I did like the fact that you can set up the Enduro and Enduro Pro mode while the bike is moving, and those modes will stay that way even when the bike is turned off. There is NOTHING more frustrating than to be riding off-road on your GS with your ABS turned off, pulling over to rest and shoot the breeze with your buddies, then everyone takes off again and oh wait – you have to stop again and turn the damn ABS off because it turned itself back on when the bike turned on! I am SO glad they did away with that stupid setup.
Frame & Suspension Summary
Overall I really liked the improvements to the new 2014 BMW R1200GS Adventure. I really liked the much narrower frame/seat junction area. ESA has always been good – expensive but it works as advertised and is something I use on a regular basis. Not sure how the aluminum tank is going to fare – time will tell on that issue. I do like how the motor is much better configured and important parts are not hanging out in the breeze where they can be easily damaged. The luggage is the usual solid BMW gear. You can buy better luggage aftermarket, but the BMW aluminum panniers are plenty durable, well made and worth the money.

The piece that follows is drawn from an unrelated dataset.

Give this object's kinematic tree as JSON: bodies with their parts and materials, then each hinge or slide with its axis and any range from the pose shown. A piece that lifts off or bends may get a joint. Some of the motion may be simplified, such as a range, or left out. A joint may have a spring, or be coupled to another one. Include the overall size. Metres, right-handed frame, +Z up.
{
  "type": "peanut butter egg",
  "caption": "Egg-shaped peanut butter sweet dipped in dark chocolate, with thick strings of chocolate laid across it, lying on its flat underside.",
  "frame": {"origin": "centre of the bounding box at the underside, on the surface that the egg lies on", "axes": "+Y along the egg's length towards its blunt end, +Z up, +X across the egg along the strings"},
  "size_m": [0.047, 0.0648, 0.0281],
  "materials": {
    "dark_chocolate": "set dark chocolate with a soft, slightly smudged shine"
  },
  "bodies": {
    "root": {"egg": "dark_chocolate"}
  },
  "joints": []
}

If you already have an R1200 GS Adventure, I don’t know that the upgrades are worth the cost of upgrading. Nice to have, definitely and improvement on the older model, but probably not enough of an improvement to warrant an upgrade unless you are an oil or software billionaire. If you are riding an older bike like the 1150 GS Adventure, then the upgrades are HUGE and well worth the upgrade cost. And if you are just getting into the big adventure bike market, you will be very hard pressed to find a better choice of bikes. The BMW R1200GS and GS Adventure are the market leaders and for good reason. All the other manufacturers are vying for second place.